Johnson called the smoldering snag in to authorities, who dispatched a crew of Forest Service firefighters to hike in and eliminate the hot spot. When fire crews arrived May 30 a small section of the burning snag had fallen on the ground with fire in the remaining standing snag and in the log on the ground. Fire personnel estimated the snag was about 30 feet tall and 3 feet in diameter.



At about 4,000 feet elevation that part of El Dorado County was covered by snow in the months following Caldor’s containment, but that isn’t always enough to fully douse embers that can smolder underground.

“This blows my mind that it has been months, with a lot of snow, and this (fire) was still able to keep going,” Gallagher said.



Overwintering fires, known as “zombie fires,” are seen around the globe and are not a new phenomenon. Reports of such blazes have come out of Alaska, Canada and the Arctic, and the recently-ranked largest fire in New Mexico history, the Calf Canyon Fire, was found last week to have been caused by a prescribed burn that reignited following at least three winter weather events.

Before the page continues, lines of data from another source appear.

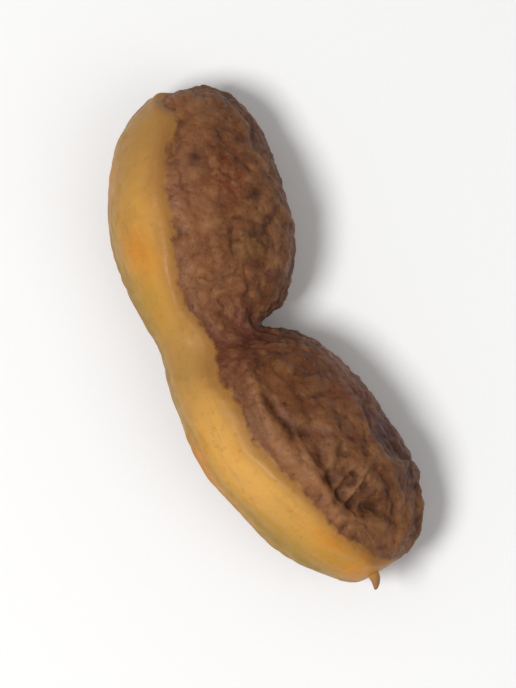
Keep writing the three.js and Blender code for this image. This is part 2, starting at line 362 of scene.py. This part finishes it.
def wallPlaces(x, angle, p):
    # for each point: how far round it is from the band, seam and scar, and what lies there, mostly 0 to 1
    at = SimpleNamespace(x=x, angle=angle, p=p)
    edge = podBand["edge"]
    clearance = podRelief["clearance"]
    pits = podFine["pits"]
    girth = (podReach("side", x) + podReach("back", x)) / 2
    turn = mix(podBand["headTurn"], podBand["tailTurn"], headToTail(x))
    at.fromBand = np.arctan2(np.sin(angle - turn), np.cos(angle - turn)) * girth
    at.halfWidth = bandHalfWidth(x)
    at.pastBand = np.abs(at.fromBand) - at.halfWidth - edge["wander"] * waves(p, edge)
    at.fromSeam = (math.pi - np.abs(angle)) * girth
    at.fromScar = np.hypot(x - podShape["headTip"], girth)
    at.upper = at.fromBand > 0
    at.onBand = 1 - fade(-edge["softness"], edge["softness"], at.pastBand)
    at.onWall = fade(0, np.where(at.upper, clearance["upper"], clearance["lower"]), at.pastBand)
    at.rough = fade(*podFine["grainsFadeIn"], at.pastBand)
    at.slim = fade(*podRelief["slimEnds"], girth)
    at.foldHeight, at.crease, at.foldCrest = foldsBeside(x, at.pastBand, p)
    at.net = netRidges(p, podRelief["mainNet"])
    at.netStrength = netStrength(x)
    at.fineNet = netRidges(p, podFine["net"])
    at.fineStrength = fineNetStrength(x, p)
    at.pitted = fade(pits["from"], pits["to"], waves(p, pits))
    return at


def broadRelief(at):
    # heights that the solid holds too: band, folds, dents, net, puckers and seam, then the scar
    crown, rim, groove, dents, net, seam = [
        podRelief[name] for name in ("crown", "rim", "groove", "dents", "net", "seam")]
    height = at.onBand * (crown["height"] + crown["wave"] * waves(at.p, crown))
    height += rim["height"] * bump(at.pastBand + rim["inside"], rim["width"])
    height -= groove["depth"] * bump(at.pastBand - groove["outside"], groove["width"])
    height += at.upper * at.foldHeight
    height += at.onWall * dents["depth"] * waves(at.p, dents)
    height += at.onWall * net["height"] * at.netStrength * (at.net - net["base"])
    height += at.onWall * puckerHeight(at.x, at.angle, at.p)
    height += seam["height"] * bump(at.fromSeam, seam["width"])
    return height * at.slim + scarHeight(at.x, at.fromScar)


def fineWallRelief(at):
    # heights that the solid can't hold: finer net, grains cut off at a level, pits, creases, seam's slit
    slit = podFine["seamSlit"]
    height = at.onWall * at.fineStrength * podFine["netHeight"] * (at.fineNet - podFine["netBase"])
    for wavelength, tall, seed in podFine["grains"]:
        grain = np.minimum(np.abs(waveField(at.p, wavelength, seed)), podFine["grainTop"])
        height += at.rough * tall * (grain - podFine["grainBase"])
    height -= at.onWall * podFine["pits"]["depth"] * at.pitted
    height -= at.upper * podFine["creaseDepth"] * at.crease
    return height - slit["depth"] * bump(at.fromSeam, slit["width"])


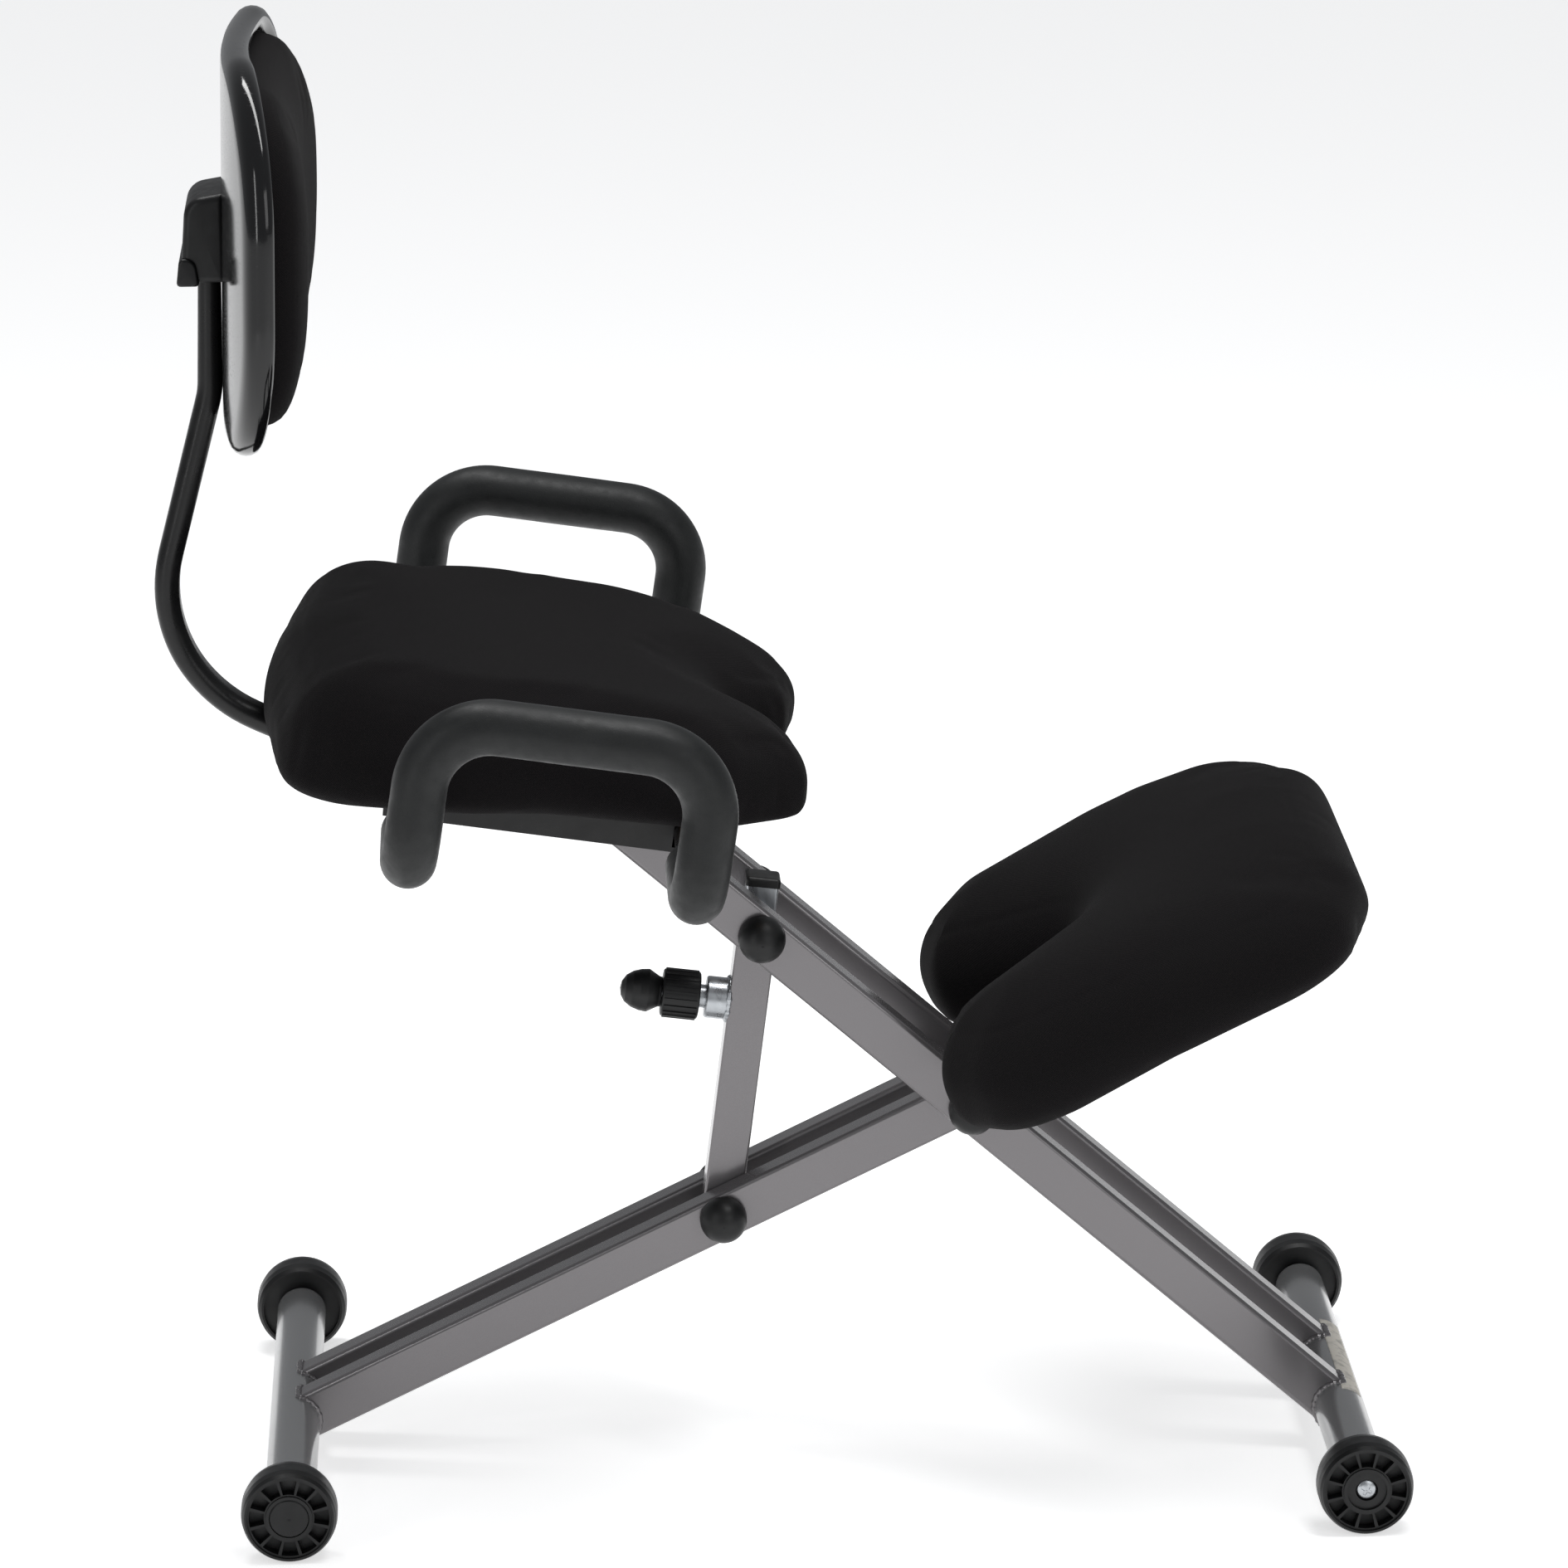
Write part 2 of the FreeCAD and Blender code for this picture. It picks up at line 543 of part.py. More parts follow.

In the Eldorado National Forest, such smoldering held through winter has been seen in the past in areas burned by the Cleveland (1992), King (2014) and Fork fires (2020), according to officials, who noted that on a burn scar as large as the 220,000-plus acre Caldor Fire, hot spots are expected to pop up.

On the Caldor Fire footprint reports of smoke have also come out of the Mormon Emigrant Road and Bonnetti Road areas.

With little left to burn on the burn scar, these zombie fires likely won’t resurrect the full fury of Caldor’s flames but firefighters extinguish and patrol each incident. New technology is also at work to help determine if these hot spots have the potential to spark a new forest fire.

“We are using new technologies to examine areas on the fire that tell us if an area has had high intense burning conditions or if an area didn’t burn with high intensities,” Bishop said. “This gives us an idea if there is a greater potential for fire spread via surface fuels on the ground.”

Forest officials ask anyone who comes across smoke on the burn scar to call 911.